Show Posts

This section allows you to view all posts made by this member. Note that you can only see posts made in areas you currently have access to.


Messages - christop

Pages: 1 2 [3] 4 5 6
31
ASM / Re: 68k 64-bit multiplication
« on: August 07, 2011, 01:44:37 am »
Um, fractions aren't defined for INTEGER data types, which are all the Windows calculator deals with in programmer mode.
That was basically the point of my gripe: that it supports only integers in Programmer mode. It would be nice if it supported fractions in hexadecimal, octal, and binary. (Hexadecimal/octal/binary are not integer types; they are bases).

For example, if I want to see what 2.375 is in binary, I use the standard Gnome calculator (gcalctool) and switch to binary. 2.375 decimal is 10.011 in binary, 2.6 in hexadecimal, or 2.3 in octal. It's really handy for calculating fixed-point values, for example (which is a common task in some areas of PROGRAMMING), but the Windows calculator can't do this basic task.

32
ASM / Re: 68k 64-bit multiplication
« on: August 06, 2011, 10:52:57 pm »
As I've been posting here at Cemetech, I have a working routine now. It's not necessarily the most optimized but it's pretty quick (it runs in 1824 cycles).

Here's a screenshot showing a little test program multiplying a few inputs:

If you're so inclined, you can double-check the results yourself. :D


On a somewhat but not too related note, the Windows calculator sucks. It can't do fractions in "Programmer" mode, and that's the only mode that supports different bases (eg, hexadecimal), which means it can't calculate hexadecimal fractions like 1.6A09E667F. Microsoft must think that programmers don't (or can't) use fractions. I'm a programmer, and I do in fact use fractions at work! It also uses weird keyboard shortcuts like Y for exponentiation or F9 for negate. The only sensible keyboard shortcuts are the keys 0 through 9 and +-/*. Lame.

Fortunately, I use Linux at home, so I don't have these problems at home. gcalctool FTW! :P
</rant>

33
ASM / Re: 68k 64-bit multiplication
« on: August 06, 2011, 12:06:03 am »
Continuing from my last post, here's what I've gotten so far. I decided to start with a plain 64x64->128 multiplication routine but with a few optimization tricks.

First of all, this routine will have to execute 16 multiply instructions, since there are four 16-bit words per 64-bit value (4*4=16), as I noted in my previous post. To make the rest of this post make more sense, I've numbered all 16 of these 32-bit products:
Code: [Select]
00 11 22 33     ae af ag ah
44 55 66 77  =  be bf bg bh
88 99 aa bb     ce cf cg ch
cc dd ee ff     de df dg dh


The first little optimization I thought to do is to push the first 4 32-bit products onto the stack (storing the 128-bit result on the stack). The first four products are 00 (88|55|22) (dd|aa|77) ff, where (...) provides a few different options in that position. I wanted to minimize the number of swaps needed to multiply these products (swaps are needed to put the appropriate 16-bit value in the lower 16 bits of the register that contains that value), so I chose the products 00 88 dd ff. This sequence requires only two swaps. (I actually calculate them in reverse order--ff dd 88 00--so that 00 ends up at the top of the stack (lowest address) because it's the most significant word, and we're storing values in big endian). From here I was just thinking about calculating the remaining 12 products and add them to the current 128-bit result, with carry, using inline loops (or unrolled loops). Either that, or push each of them onto the stack as individual partial products and add them all with carry.

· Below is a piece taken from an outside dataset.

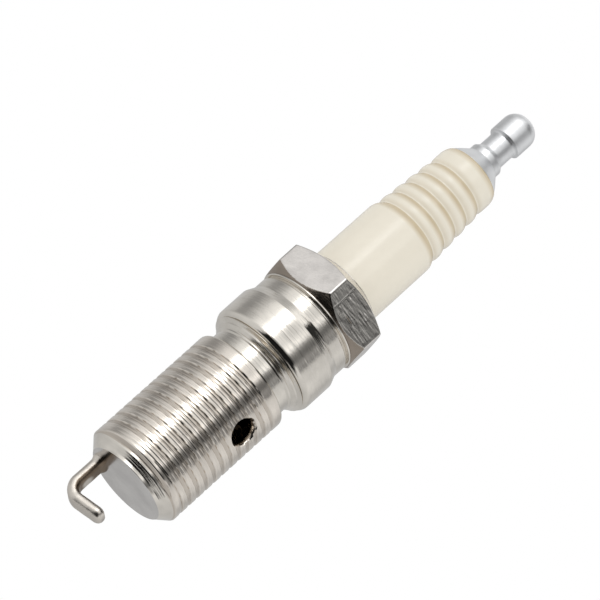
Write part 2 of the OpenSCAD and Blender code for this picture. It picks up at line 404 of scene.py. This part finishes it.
# ---------------------------------------------------------------- shell
def build_shell():
    """The threaded shell with its chamber and air hole. Its mouth and flared seat are at Z 0."""
    hole_z, hole_azimuth = -9.6, 45
    skin_radius = 5.9  # the outside lies beyond it, the chamber and the end face within
    outer = [
        (0, -24.25, 0), (5.95, -24.25, 0), (5.97, -24.2, 0), (7.5, -22.6, 0), (7.5, -4.2, 0), (7.5, -3.25, 0.9),
        (6.55, -3.25, 0.1), (6.55, -1.42, 0.06), (6.72, -1.25, 0.04), (6.75, -1.03, 0.06), (7.26, -0.6, 0.06),
        (7.3, -0.38, 0.06), (7.74, -0.12, 0.05), (7.84, -0.1, 0.03), (7.8, 0, 0.04),
        (5.3, 0, 0.04), (5.1, -0.2, 0.04), (5.1, -5.6, 0.05), (5.8, -6.3, 0.1), (5.8, -20.75, 0.1),
        (5.3, -21.25, 0.1), (0, -21.25, 0),
    ]
    outline = densified(rounded(outer), 0.05, -24.21, -4.1)
    screw = threaded(THREAD_RADIUS, 0.17, 1.5, -21.3, -5.3, 0.7, crest=0.5, root=0.34, turn=0.12, dip=0.03)
    inner = threaded(5.1, 0.35, INNER_PITCH, -5.2, -2.9, 0.3, inner=True)
    stairs = [  # height over the end face, radius
        (0.0, 5.96), (0.46, 5.97), (1.14, 6.72), (1.52, 6.73), (1.74, 7.2), (1.9, 7.46),
        (2.05, THREAD_RADIUS), (9.0, THREAD_RADIUS),
    ]

    def front(r, z, a):
        """The chamfer, which has narrow polished steps on the side where the thread's first groove runs out."""
        turned = signed_angle(a)
        share = smooth_step((turned + 1.3) / 0.7) * smooth_step((0.95 - turned) / 0.5)
        up = z - FACE_Z
        for (h0, r0), (h1, r1) in zip(stairs, stairs[1:]):
            if h0 <= up < h1:
                step = r0 + (r1 - r0) * (up - h0) / (h1 - h0)
                return min(r, r + (step - r) * share)
        return r

    def warp(r, z, a):
        if r < skin_radius:
            return inner(r, z, a)
        if -24.22 < z < -21.7:
            return min(front(r, z, a), screw(r, z, a)[0]), z
        return screw(r, z, a)

    obj = finish_mesh("shell", lathe(outline, 224, warp, closed=False))
    drill = [(0, 0), (1.75, 0), (1.75, 6.95), (2.35, 7.7), (2.35, 8.6), (0, 8.6)]
    hole = finish_mesh("hole_tool", lathe(drill, 96, closed=False))
    turn = Matrix.Rotation(math.radians(hole_azimuth), 4, "Z")
    hole.data.transform(turn @ Matrix.Translation((0, 0, hole_z * MM)) @ Matrix.Rotation(math.pi / 2, 4, "Y"))
    cut(obj, hole)
    dress(obj, mat_thread, mat_polish, mat_face)
    thread, polished, face = range(3)
    mesh = obj.data
    for p in mesh.polygons:
        z, r = p.center.z / MM, math.hypot(p.center.x, p.center.y) / MM
        p.use_smooth = True
        p.material_index = thread
        if r > skin_radius and (z < -22.9 or z > -3.6):
            p.material_index = polished
        elif r < skin_radius and z < -24.2:
            p.material_index = face
    mesh.set_sharp_from_angle(angle=math.radians(42))
    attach(obj, "shell")
    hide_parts("threaded_shell")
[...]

The second optimization I thought of is to combine or "pack" the products together into partial products like the first one. This gave me the following seven partial products:
Code: [Select]
0088ddff
.44ccee.
.1199bb.
..55aa..
..2277..
...66...
...33...
Then I would add up only seven partial products rather than 13 (or worse, 16). Note that the ordering of the products within each partial product is somewhat arbitrary. I could have used the partial products ..5577.. and ..22aa.. instead of ..55aa.. and ..22aa.., for example. They add up the same either way.

The last optimization tick comes from a recent realization of mine: the maximum product of two unsigned 16-bit values is 0xFFFE0001. What this means is that staggered long (32-bit) values can be added together without carry. Here's an example:
Code: [Select]
FFFE0001
+   FFFE0001
+       FFFE0001
----------------
FFFEFFFFFFFF0001
This addition can be extended to any number of staggered longs without carry.

This optimization resulted in the following layout:
Code: [Select]
first partial product:
0088ddff +
.44ccee.

second partial product:
.1199bb. +
..55aa..

third partial product:
..2277.. +
...66...

fourth partial product:
...33...

The first partial product is calculated by adding the first set of products (00 88 dd ff) and the second set of products (44 cc ee) without carries, since they are staggered from each other. The second partial product is calculated similarly and is then added to the first partial product (using addition with carries). The third and fourth partial products are also calculated and added to the result in turn. Afterwards, the 128-bit result on the stack is popped off into the registers %d0-%d3 (with a single movem.l (%sp)+,%d0-%d3 instruction) and the routine returns.

Using this staggered-add trick, I just have to add up 4 partial products with carry instead of 16 or even 13. Hopefully I can find a few other tricks like this to help speed up the routine even more.

The stack usage of this routine will be 256 bits, or 32 bytes. I might be able to reduce that by storing part of the 128-bit result in registers and part of it on the stack, which will surely complicate it more but might also make it a bit faster as well.



UPDATE: I finally implemented a working multiply routine, almost exactly as I described it here. It takes a bit more than 32 bytes of stack space, though, since it has to save a few registers. My first test was to multiply 0x000000E8D4A51000 (1e12 decimal) by 0x000000000280DE80 (42e6 decimal) to get the product 0x000000000000000246DDF97976680000 (42e18 decimal), which the routine managed to compute correctly after a few bug fixes. I'll need to test some larger values to ensure that all bits are touched with non-zero values.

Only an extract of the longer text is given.